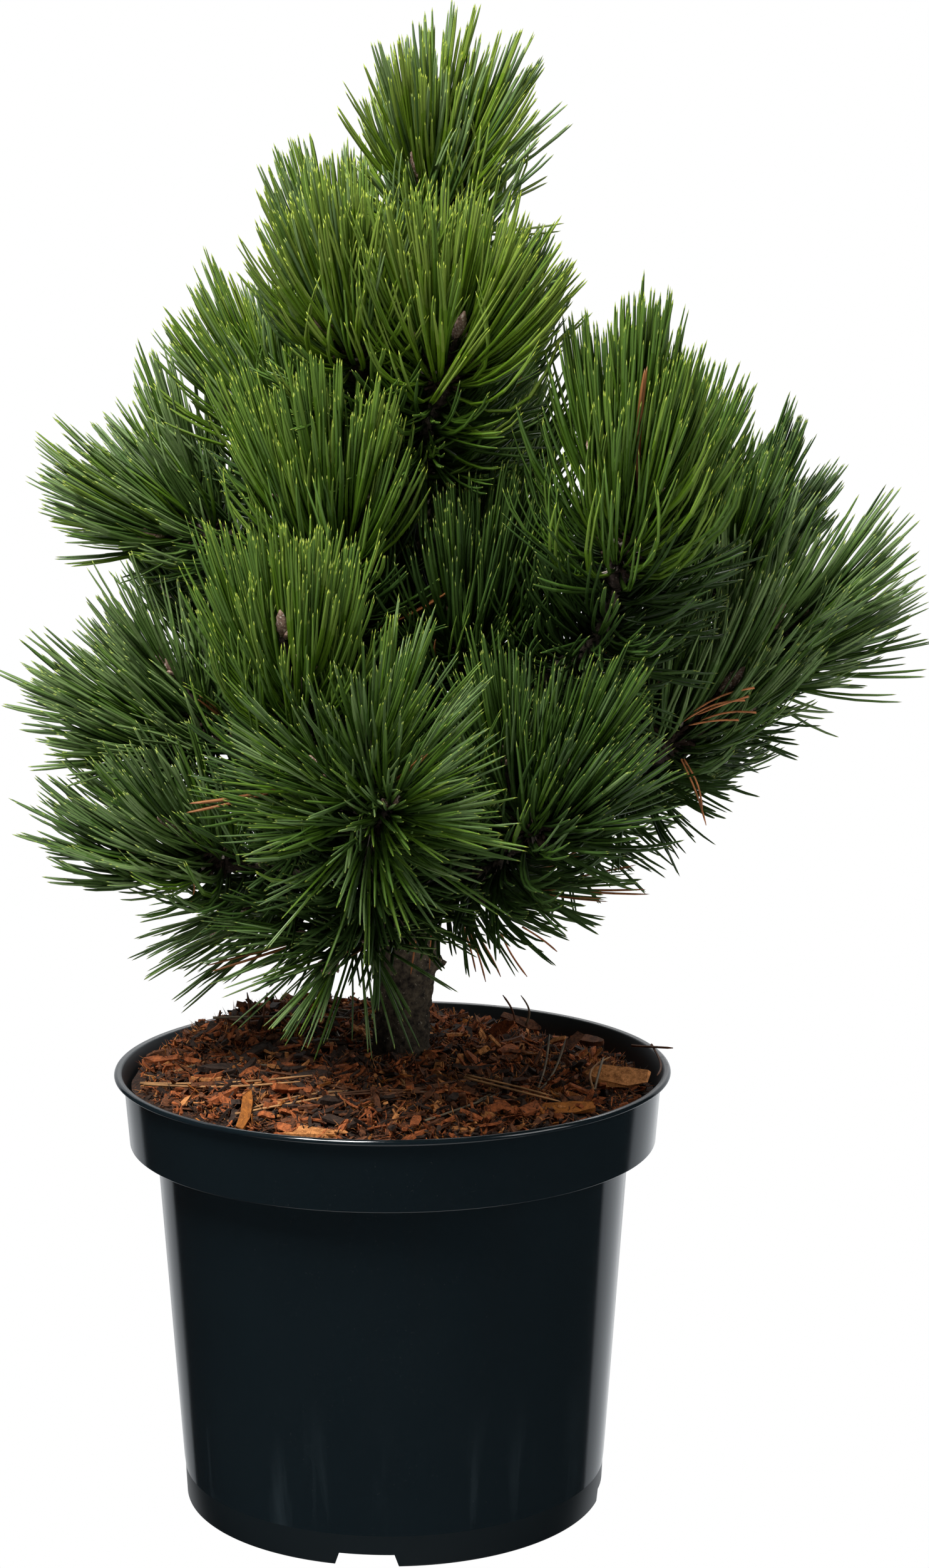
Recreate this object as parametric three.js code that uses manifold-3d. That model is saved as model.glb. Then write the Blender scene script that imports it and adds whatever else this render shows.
==
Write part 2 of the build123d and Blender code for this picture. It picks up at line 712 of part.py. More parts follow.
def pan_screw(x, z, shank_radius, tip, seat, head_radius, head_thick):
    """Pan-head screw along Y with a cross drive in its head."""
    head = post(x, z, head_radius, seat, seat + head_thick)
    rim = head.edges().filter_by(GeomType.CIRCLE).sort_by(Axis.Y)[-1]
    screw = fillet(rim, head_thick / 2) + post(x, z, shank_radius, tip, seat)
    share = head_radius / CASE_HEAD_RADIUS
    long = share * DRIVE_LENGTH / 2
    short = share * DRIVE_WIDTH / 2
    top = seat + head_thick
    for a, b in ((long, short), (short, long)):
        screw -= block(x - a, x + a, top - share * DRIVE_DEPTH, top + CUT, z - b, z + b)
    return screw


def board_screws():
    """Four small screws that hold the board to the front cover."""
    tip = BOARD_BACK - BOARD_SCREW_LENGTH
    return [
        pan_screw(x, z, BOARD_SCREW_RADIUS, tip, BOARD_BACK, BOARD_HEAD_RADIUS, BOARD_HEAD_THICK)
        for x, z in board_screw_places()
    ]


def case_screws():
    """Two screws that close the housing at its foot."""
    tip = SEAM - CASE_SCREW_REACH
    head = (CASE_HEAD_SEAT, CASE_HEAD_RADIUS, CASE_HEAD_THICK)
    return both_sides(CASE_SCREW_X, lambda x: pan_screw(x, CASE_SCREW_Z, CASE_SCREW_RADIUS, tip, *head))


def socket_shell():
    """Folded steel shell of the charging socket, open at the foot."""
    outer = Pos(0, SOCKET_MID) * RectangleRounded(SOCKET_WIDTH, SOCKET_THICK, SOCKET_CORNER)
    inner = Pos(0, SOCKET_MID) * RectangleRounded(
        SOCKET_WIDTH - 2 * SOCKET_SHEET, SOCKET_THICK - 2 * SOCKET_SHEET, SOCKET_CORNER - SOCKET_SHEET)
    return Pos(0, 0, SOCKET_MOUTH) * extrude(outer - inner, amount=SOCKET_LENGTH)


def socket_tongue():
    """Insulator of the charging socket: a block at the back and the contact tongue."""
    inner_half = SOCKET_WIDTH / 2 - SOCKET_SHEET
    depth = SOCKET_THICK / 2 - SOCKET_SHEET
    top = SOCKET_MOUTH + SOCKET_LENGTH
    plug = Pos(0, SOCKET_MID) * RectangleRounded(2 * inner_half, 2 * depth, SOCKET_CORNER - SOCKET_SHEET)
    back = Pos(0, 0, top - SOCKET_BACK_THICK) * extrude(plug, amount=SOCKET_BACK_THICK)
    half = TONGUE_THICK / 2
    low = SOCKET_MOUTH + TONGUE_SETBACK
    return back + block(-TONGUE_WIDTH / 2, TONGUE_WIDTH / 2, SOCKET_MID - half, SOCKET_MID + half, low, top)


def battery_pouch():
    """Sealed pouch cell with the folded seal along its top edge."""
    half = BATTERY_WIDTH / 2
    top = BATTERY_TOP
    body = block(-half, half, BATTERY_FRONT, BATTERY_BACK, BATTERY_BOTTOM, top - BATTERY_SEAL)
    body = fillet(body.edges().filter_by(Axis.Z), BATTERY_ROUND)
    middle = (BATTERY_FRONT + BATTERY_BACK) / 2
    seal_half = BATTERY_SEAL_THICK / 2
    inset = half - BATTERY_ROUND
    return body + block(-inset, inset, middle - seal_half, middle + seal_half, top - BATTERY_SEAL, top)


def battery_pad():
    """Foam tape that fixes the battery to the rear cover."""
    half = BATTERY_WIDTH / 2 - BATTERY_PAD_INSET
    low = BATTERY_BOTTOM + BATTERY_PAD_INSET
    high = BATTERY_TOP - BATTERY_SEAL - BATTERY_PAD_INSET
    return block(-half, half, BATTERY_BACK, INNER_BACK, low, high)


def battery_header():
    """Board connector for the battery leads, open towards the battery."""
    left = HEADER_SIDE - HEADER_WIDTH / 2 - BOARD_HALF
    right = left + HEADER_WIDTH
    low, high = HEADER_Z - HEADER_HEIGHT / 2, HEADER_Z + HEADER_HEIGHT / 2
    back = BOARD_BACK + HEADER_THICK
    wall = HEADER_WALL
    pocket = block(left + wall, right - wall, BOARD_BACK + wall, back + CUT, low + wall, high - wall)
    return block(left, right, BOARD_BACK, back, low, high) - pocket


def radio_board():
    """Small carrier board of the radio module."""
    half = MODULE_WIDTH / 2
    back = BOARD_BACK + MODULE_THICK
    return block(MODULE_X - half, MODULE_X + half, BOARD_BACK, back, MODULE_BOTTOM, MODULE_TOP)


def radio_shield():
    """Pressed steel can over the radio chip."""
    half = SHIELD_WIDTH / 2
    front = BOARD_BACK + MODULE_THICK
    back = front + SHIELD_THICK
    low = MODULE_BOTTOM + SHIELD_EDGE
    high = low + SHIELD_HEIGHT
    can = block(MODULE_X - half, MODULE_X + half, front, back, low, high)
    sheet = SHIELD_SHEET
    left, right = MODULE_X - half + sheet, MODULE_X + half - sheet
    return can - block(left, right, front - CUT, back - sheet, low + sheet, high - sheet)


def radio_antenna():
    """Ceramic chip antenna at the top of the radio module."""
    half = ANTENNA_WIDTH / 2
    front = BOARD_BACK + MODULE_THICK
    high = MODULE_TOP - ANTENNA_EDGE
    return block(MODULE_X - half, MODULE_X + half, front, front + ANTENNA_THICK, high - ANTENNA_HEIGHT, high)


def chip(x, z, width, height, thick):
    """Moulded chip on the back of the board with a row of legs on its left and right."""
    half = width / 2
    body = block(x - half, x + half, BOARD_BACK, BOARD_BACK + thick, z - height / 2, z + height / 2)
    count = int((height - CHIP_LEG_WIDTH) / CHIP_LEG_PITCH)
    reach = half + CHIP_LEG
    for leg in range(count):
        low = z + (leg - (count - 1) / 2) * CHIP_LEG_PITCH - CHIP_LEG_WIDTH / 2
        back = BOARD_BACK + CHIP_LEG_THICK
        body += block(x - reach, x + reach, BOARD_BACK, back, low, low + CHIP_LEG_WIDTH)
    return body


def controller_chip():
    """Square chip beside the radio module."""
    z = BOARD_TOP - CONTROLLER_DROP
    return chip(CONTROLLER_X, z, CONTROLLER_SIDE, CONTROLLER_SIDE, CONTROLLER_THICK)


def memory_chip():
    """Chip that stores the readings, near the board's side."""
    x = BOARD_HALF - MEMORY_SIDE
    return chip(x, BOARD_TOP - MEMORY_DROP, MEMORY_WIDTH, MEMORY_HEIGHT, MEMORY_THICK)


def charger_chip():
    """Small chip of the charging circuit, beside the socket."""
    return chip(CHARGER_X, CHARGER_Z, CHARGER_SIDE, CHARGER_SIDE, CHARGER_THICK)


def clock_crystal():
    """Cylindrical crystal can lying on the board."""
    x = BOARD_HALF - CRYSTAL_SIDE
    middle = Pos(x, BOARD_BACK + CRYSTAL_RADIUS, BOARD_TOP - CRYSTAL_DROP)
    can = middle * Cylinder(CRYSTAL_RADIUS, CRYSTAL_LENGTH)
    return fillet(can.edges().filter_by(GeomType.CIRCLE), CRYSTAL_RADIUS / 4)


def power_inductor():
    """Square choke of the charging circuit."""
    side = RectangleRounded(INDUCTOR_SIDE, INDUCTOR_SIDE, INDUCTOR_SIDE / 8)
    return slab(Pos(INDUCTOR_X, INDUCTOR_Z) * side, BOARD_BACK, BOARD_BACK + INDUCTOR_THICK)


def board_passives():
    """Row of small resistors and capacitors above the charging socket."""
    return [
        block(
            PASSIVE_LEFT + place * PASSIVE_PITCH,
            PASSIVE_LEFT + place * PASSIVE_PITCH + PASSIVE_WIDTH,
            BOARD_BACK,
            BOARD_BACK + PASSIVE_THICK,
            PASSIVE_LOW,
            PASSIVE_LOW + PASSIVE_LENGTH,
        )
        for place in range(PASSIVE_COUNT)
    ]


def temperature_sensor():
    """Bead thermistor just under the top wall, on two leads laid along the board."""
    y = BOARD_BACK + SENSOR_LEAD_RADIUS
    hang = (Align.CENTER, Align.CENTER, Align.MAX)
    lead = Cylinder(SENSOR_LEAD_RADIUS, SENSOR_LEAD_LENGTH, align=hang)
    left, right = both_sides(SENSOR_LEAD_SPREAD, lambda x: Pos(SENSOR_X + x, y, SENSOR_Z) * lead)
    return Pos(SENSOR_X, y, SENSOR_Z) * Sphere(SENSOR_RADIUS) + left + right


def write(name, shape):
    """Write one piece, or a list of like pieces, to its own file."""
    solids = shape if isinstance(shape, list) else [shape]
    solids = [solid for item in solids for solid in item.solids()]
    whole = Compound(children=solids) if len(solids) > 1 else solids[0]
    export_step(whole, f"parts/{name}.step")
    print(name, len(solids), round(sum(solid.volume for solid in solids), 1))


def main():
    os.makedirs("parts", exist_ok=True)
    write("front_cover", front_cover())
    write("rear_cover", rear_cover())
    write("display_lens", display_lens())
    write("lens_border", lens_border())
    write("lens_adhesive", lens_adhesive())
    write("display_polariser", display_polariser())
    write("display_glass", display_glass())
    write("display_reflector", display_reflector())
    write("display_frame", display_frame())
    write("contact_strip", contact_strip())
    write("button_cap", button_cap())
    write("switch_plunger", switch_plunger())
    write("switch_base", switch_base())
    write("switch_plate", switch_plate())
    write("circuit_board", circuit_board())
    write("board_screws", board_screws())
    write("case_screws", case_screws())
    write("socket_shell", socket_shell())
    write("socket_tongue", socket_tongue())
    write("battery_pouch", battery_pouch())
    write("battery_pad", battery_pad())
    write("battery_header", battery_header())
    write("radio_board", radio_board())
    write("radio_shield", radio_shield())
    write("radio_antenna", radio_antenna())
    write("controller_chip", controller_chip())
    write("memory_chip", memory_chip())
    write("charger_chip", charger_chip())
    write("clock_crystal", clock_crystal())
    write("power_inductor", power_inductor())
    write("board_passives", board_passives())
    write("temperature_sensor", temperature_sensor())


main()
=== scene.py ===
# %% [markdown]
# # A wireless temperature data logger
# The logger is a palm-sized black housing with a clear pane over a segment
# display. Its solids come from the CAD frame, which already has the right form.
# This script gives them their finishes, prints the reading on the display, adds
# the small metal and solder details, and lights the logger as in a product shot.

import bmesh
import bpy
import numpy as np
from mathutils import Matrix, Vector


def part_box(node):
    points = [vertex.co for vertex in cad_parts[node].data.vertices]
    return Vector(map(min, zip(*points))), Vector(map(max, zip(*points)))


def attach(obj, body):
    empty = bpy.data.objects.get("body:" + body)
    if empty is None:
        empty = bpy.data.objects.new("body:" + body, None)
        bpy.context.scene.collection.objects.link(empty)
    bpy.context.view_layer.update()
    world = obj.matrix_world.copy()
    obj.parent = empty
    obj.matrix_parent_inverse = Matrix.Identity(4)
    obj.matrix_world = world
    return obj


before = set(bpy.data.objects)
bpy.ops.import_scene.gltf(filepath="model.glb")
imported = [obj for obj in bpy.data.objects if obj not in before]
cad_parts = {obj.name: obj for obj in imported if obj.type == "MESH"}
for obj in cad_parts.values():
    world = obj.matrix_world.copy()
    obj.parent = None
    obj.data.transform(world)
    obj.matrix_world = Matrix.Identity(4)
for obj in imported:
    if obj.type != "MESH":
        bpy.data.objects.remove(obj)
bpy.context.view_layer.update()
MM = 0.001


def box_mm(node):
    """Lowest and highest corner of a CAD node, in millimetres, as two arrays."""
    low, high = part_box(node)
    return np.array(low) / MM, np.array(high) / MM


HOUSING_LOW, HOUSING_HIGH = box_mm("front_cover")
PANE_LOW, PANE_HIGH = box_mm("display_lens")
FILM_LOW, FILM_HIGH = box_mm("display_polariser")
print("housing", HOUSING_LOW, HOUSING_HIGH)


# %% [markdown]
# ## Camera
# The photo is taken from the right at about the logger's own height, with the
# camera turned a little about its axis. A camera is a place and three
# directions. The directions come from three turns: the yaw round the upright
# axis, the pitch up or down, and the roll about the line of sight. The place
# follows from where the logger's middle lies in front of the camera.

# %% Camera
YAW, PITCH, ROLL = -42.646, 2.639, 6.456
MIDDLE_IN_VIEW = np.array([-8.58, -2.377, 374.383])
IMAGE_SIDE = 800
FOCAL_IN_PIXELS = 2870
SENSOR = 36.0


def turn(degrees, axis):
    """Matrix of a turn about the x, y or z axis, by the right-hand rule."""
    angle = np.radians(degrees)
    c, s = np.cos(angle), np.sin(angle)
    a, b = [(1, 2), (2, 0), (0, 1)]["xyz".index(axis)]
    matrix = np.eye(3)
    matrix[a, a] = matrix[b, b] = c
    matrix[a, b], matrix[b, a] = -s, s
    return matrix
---
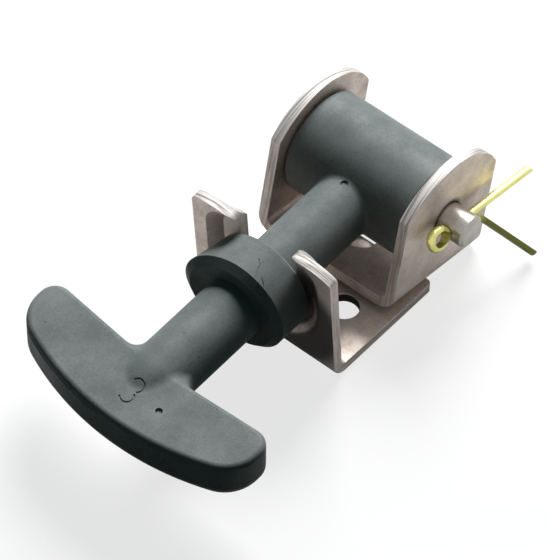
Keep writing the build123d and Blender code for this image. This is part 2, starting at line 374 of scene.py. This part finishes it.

Work to complete
Report the number of lines in the listing where the string "Blender" appears, and nothing besides.

Exercise solution
3